Rapat ketiga pembahasan TPP PNS diruang rapat BKD Lebong 23 Mei 2025 lalu

Lebong, Sentralnews.com – Polemik pencairan Tunjangan Penghasilan Pegawai (TPP) di Kabupaten Lebong kini berubah drastis menjadi skandal serius yang mengguncang tubuh birokrasi. Pj. Sekretaris Daerah (Sekda) Donni Swabuana mengungkap fakta mengejutkan terkait dugaan konspirasi penerbitan Surat Keputusan (SK) TPP bertanggal mundur. Dokumen bertanggal 10 Januari 2025 itu disebut-sebut sebagai hasil rekayasa yang disusun melalui operasi senyap di internal pemerintahan.

Donni secara tegas menyatakan bahwa dirinya sempat diajak untuk terlibat dalam penyusunan SK tersebut dalam sebuah rapat tertutup pada 23 Mei 2025.

“Mari kita buka-bukaan. Pada tanggal 23 Mei 2025, SK itu belum ada. Dalam rapat ketiga pembahasan TPP hari itu, saya diajak ikut konspirasi untuk melegalkan SK yang sebenarnya belum ditandatangani oleh bupati sebelumnya,” ujar Donni, Sabtu (21/6/2025).

Donni mengaku, bahwa adanya rapat Tertutup dan Skenario yang rapi, bahkan rapat tersebut berlangsung di ruang BKD Lebong, sesaat setelah dirinya dilantik sebagai Asisten II merangkap Plt. Kepala BKD. Rapat itu dihadiri sejumlah pejabat teras, di antaranya Asisten III, Plt. Kepala Kominfo, para Kabid BKD, serta Bagian Hukum Setda Lebong yang disebut sebagai pihak paling ngotot menerbitkan SK dengan tanggal mundur atau antedatum.

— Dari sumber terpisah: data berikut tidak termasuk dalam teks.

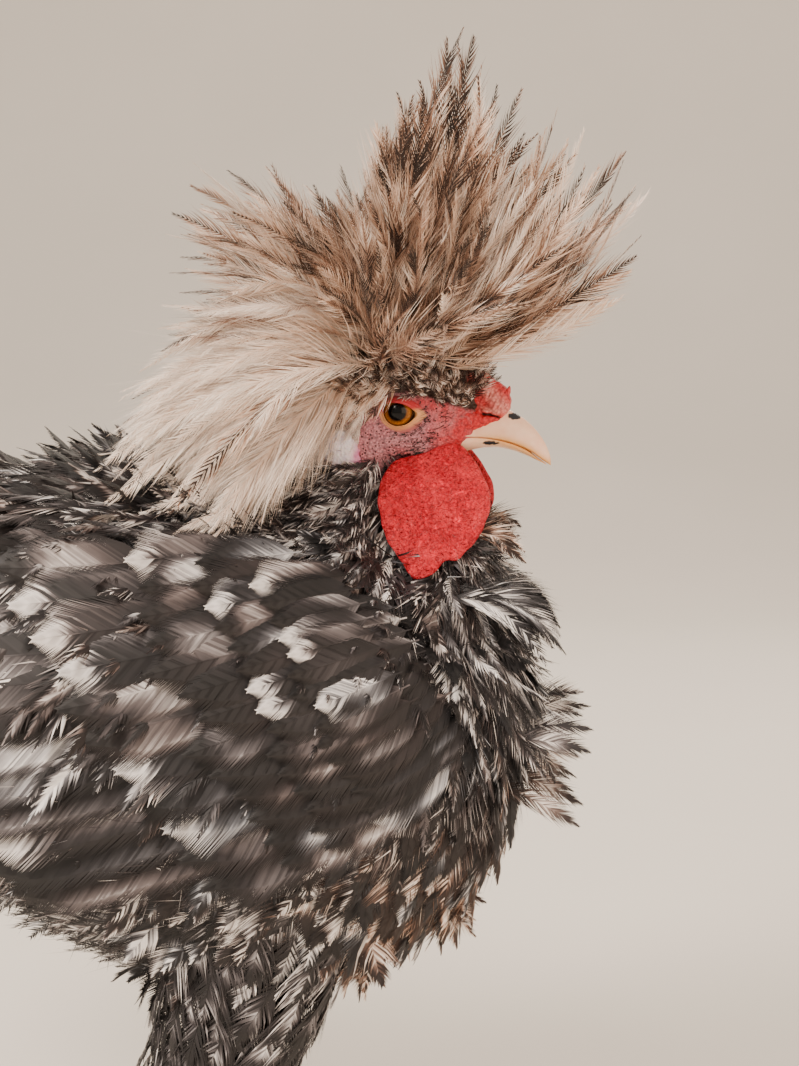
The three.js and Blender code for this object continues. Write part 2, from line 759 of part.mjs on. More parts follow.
function addPiece(name, solid, color, roughness) {
  const material = new THREE.MeshStandardMaterial({ color, roughness, metalness: 0 });
  const mesh = new THREE.Mesh(geometryOf(solid), material);
  mesh.name = name;
  bird.add(mesh);
}

const cut = {
  trunk: trunkCore(GAP),
  head: headCore(GAP).add(lids(GAP)),
  neck: limb(NECK, 20, 5, GAP),
  beak: beak(1, 2, GAP).add(beak(2, 3, GAP)),
  comb: comb(GAP),
  crest: joined(crestFeathers(GAP)),
  crestPad: crestPad(2 * GAP),
  tail: joined([tailStub(GAP), ...tailFeathers(GAP)]),
  wings: joined(SIDES.flatMap(({ sign }) => [wingCore(sign, GAP), ...wingFeathers(sign, GAP)])),
  thighs: joined(SIDES.map(({ sign }) => limb(thighStops(sign), 12, 6, GAP))),
  wattles: joined(SIDES.map(({ sign }) => wattle(sign, GAP))),
  lobes: joined(SIDES.map(({ sign }) => earlobe(sign, GAP))),
};

const saddle = joined(saddleFeathers()).subtract(cut.tail).subtract(cut.wings);
addPiece("torso", largest(trunkCore().add(saddle)), PLUME, 0.8);

const hackle = joined(hackleFeathers()).subtract(cut.wings);
const aroundNeck = [cut.trunk, cut.head, cut.wattles, cut.lobes, cut.crestPad, cut.crest];
addPiece("neck", clearOf(limb(NECK, 20, 5).add(hackle), aroundNeck), PLUME, 0.8);

const crest = joined([crestPad(), ...crestFeathers()]);
const crestNeighbours = [cut.head, cut.beak, cut.comb, cut.neck, cut.trunk, cut.lobes, cut.wings];
addPiece("crest", clearOf(crest, crestNeighbours), CREAM, 0.8);

const tail = joined([tailStub(), ...tailFeathers()]);
addPiece("tail", clearOf(tail, [cut.trunk]), PLUME, 0.7);

addPiece("comb", clearOf(comb().subtract(joined(SIDES.map(({ sign }) => nostril(sign)))), [cut.head, cut.beak]), FLESH, 0.6);
addPiece("beak_upper", clearOf(beak(1, 2), [cut.head]), HORN, 0.4);
addPiece("beak_lower", clearOf(beak(2, 3), [cut.head, beak(1, 2, GAP)]), HORN, 0.4);

const sockets = SIDES.flatMap(({ sign }) => [lidOpening(sign), eyeball(sign, GAP)]);
addPiece("head", clearOf(headCore().add(lids()), sockets), FLESH, 0.7);

for (const { name, sign } of SIDES) {
  addPiece(`eye_${name}`, eyeball(sign), AMBER, 0.1);
  addPiece(`wattle_${name}`, clearOf(wattle(sign), [cut.head, cut.beak, cut.trunk]), FLESH, 0.6);
  addPiece(`earlobe_${name}`, clearOf(earlobe(sign), [cut.head, cut.neck]), "#cfc4cc", 0.7);

  const wing = joined([wingCore(sign), ...wingFeathers(sign)]);
  addPiece(`wing_${name}`, clearOf(wing, [cut.trunk, cut.neck, cut.thighs]), PLUME, 0.7);
  addPiece(`thigh_${name}`, clearOf(limb(thighStops(sign), 12, 6), [cut.trunk]), PLUME, 0.8);

  const foot = joined([shank(sign), ...TOES.map((toe) => toeSolid(sign, toe))]);
  addPiece(`foot_${name}`, clearOf(foot.trimByPlane([0, 0, 1], 0), [cut.thighs]), SLATE, 0.55);
  addPiece(`spur_${name}`, clearOf(spur(sign), [shank(sign, GAP)]), CLAW, 0.4);
  for (const toe of TOES) addPiece(`claw_${toe.name}_${name}`, claw(sign, toe), CLAW, 0.4);
}

// The origin lies on the floor under the middle of the bird's length.
const box = new THREE.Box3().setFromObject(bird);
bird.position.x = -(box.min.x + box.max.x) / 2;

export default bird;
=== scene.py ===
"""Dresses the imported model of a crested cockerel: skin, feathers, face, beak, eyes, legs and a plain studio.

Lengths in this file are millimetres in the bird's own measure: X forward from the hips, Y to its left,
Z up from the floor. `Frame.place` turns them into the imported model's metres.
"""

import json
import logging
import math
from collections.abc import Callable, Sequence
from dataclasses import dataclass, field
from enum import Enum

import bpy
import numpy as np
from mathutils import Matrix, Vector
from mathutils.kdtree import KDTree
from numpy.typing import NDArray

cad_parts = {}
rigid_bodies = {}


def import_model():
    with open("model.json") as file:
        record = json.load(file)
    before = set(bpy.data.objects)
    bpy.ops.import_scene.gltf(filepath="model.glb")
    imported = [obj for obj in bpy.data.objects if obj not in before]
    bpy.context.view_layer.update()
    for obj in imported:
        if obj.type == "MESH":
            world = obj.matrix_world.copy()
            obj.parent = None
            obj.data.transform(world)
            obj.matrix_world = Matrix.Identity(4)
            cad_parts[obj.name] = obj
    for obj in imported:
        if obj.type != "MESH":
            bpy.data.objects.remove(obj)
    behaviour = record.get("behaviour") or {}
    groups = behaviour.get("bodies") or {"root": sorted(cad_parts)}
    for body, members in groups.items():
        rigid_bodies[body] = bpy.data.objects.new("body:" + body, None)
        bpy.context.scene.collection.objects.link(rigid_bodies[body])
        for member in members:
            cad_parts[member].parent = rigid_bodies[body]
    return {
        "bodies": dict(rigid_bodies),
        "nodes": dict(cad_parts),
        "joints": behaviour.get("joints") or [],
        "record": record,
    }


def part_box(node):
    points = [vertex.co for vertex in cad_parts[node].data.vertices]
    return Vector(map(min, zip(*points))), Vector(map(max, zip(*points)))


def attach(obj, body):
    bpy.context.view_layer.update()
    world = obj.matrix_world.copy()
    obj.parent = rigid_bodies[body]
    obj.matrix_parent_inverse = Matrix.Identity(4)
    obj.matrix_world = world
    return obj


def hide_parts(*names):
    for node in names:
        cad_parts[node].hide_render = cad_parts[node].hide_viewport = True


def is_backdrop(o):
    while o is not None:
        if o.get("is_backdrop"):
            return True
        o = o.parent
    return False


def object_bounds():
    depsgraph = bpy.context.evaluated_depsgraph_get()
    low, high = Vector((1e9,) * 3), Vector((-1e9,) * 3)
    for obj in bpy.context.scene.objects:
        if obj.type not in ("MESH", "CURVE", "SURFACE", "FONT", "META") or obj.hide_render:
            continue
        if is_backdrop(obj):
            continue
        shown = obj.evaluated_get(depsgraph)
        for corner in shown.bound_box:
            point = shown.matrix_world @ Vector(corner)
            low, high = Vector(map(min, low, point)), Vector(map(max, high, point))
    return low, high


Floats = NDArray[np.float64]
Ints = NDArray[np.int64]
Draws = np.random.Generator
Socket = bpy.types.NodeSocket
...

Menurutnya, skenario yang disusun dalam rapat sudah sangat sistematis. Bagian Hukum disebut telah menyiapkan draf SK, membagi peran, dan bahkan merencanakan penggunaan “kasbon” nomor surat agar dokumen tampak sah dan sesuai prosedur.

“Yang bertugas menjemput tanda tangan Pak Kopli Ansori ke Bengkulu adalah Pak Rachman, yang saat itu menjabat PLH Sekda,” ungkap Donni menyebut langsung nama pejabat yang diduga terlibat.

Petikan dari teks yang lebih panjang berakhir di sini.